Even though it is rare, Mac malware continues to be a burden among unfortunate Mac OS X users who run their systems without any type of anti-malware or anti-virus protection. In recent onslaughts of malware attacks on Macs, it has resulted in the installation of fake security applications much like what on a day-to-day basis for PCs. The latest threat against Macs utilizes a social engineering technique, one of the first we have seen affect a Mac system. This technique basically takes advantage of a trusted and recognizable file, a PDF file in this case, and launches a backdoor attack on the Mac computer.
The generic trojans Trojan-Dropper:OSX/Revir.A and Backdoor:OSX/Imuler.A, known for installing malware on an infected computer, are the culprit of the recent Mac PDF document exploitation. These are Trojan droppers that aide in the exploitation and redirection on Mac computers affected by the malicious PDF file. Basically, after the Trojan dropper-infection is installed from the loading of the malicious PDF file, it launches a backdoor infection possibly by connecting to a malicious source over the Internet. Backdoors carry a heavy payload in the sense that it could allow communication with a remote command-and-control server to be initiated. With such a remote connection, a hacker could infiltrate a system and have unadulterated access to files, personal data or stored passwords. In other words, this exploit could turn into a bad case of 'you no longer exist' or what we refer to as, Identity Theft.
Security researchers have made a discovery that the particular malware laden PDF file contains Chinese language. Commonly, we have seen cases where malware files are written in a language other than English, which sometimes is a concurrence of its creator's origin. It has yet to be revealed where the malicious PDF comes from.

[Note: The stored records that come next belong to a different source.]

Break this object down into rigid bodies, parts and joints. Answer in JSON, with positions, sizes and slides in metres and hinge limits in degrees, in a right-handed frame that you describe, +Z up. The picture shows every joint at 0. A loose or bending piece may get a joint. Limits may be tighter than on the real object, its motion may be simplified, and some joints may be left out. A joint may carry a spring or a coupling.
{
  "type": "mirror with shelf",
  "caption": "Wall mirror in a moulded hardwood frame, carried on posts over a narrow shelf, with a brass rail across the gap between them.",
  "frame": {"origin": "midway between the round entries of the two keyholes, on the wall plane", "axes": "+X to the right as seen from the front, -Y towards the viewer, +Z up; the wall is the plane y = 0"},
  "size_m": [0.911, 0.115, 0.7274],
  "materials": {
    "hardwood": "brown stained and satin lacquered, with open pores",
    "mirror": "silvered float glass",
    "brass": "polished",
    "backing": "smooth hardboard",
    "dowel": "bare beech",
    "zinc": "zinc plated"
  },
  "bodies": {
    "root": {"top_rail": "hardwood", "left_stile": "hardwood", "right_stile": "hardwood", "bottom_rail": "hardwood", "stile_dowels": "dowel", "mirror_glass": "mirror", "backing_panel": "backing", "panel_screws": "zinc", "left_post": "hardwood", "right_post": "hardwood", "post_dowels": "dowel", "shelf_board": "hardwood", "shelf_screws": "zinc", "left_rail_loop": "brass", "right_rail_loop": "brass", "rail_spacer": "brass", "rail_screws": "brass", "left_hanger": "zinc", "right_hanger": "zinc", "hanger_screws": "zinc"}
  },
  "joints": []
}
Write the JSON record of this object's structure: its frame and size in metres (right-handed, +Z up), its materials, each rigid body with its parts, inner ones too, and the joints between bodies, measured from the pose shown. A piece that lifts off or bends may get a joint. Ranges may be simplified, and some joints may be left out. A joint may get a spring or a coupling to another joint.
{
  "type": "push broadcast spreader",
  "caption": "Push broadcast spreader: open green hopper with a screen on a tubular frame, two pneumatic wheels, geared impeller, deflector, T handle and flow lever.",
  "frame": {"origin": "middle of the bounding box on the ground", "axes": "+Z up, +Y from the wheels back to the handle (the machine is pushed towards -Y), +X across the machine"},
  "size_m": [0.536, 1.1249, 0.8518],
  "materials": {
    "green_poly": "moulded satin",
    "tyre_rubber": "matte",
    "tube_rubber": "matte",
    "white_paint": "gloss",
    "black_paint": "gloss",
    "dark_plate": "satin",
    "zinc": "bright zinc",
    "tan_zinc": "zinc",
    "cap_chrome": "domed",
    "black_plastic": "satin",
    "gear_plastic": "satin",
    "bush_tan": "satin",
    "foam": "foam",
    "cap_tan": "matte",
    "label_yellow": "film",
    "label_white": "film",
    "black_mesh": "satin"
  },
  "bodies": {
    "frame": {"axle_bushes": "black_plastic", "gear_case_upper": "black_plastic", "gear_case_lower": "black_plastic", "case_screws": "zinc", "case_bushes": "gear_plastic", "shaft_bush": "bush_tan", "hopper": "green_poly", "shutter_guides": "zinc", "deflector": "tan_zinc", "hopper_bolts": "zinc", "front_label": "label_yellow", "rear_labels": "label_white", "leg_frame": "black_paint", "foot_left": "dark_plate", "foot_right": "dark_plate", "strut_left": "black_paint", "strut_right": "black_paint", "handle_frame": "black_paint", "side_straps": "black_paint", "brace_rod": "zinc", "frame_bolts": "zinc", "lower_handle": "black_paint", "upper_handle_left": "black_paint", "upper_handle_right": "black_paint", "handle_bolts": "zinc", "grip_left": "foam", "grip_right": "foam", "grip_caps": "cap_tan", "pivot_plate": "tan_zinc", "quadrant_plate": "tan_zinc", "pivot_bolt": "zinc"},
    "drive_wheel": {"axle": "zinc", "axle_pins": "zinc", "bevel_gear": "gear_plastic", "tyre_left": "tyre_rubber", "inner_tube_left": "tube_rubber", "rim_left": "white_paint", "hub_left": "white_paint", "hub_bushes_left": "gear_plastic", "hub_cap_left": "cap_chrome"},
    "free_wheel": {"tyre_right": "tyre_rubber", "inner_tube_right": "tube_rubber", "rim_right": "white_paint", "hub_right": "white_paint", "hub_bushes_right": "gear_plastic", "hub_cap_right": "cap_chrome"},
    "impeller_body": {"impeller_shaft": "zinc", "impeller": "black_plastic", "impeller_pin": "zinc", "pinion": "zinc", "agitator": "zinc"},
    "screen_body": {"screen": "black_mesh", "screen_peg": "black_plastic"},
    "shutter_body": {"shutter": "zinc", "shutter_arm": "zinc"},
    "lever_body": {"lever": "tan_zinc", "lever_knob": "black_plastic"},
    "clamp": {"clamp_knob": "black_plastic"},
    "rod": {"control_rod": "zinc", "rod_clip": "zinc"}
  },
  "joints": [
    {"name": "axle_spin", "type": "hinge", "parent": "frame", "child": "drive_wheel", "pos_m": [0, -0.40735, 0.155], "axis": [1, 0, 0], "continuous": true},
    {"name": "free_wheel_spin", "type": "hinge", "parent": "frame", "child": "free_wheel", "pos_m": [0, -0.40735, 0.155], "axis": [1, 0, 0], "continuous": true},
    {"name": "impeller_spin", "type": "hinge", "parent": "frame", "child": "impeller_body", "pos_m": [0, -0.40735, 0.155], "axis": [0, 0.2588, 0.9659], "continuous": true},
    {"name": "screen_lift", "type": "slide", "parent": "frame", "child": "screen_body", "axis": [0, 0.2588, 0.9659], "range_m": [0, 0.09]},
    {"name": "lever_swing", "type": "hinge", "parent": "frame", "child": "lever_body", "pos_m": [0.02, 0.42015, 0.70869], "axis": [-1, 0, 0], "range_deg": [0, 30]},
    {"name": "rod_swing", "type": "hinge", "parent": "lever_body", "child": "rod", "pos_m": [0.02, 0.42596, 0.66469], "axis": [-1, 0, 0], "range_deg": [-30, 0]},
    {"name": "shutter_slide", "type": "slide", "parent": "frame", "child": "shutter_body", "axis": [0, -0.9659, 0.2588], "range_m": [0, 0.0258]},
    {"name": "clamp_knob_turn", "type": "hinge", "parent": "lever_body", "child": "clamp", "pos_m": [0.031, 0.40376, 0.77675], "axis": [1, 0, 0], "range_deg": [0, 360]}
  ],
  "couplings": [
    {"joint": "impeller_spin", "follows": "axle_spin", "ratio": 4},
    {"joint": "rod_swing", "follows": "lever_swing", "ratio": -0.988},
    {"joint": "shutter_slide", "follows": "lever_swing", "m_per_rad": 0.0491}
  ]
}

The Mac OS X Trojan PDF file is currently a low risk threat because it does not exactly take advantage of a vulnerability nor does it actually contain a Trojan but rather installs one. Moreover, some security researchers believe that a properly configured Mac computer would be able to mitigate the backdoor installer that is initiated by the malicious PDF file. Clearly, the crosshairs are still sharply focused on Windows systems and Mac computers are just bonus points for relentless hackers that conjure up new malware every day.
Do you ever think or fear that Mac computers will one day face the wrath that PCs have faced with when it comes to malware? If so, what would be the factors to contribute to targeting Mac systems other than a growing population of them?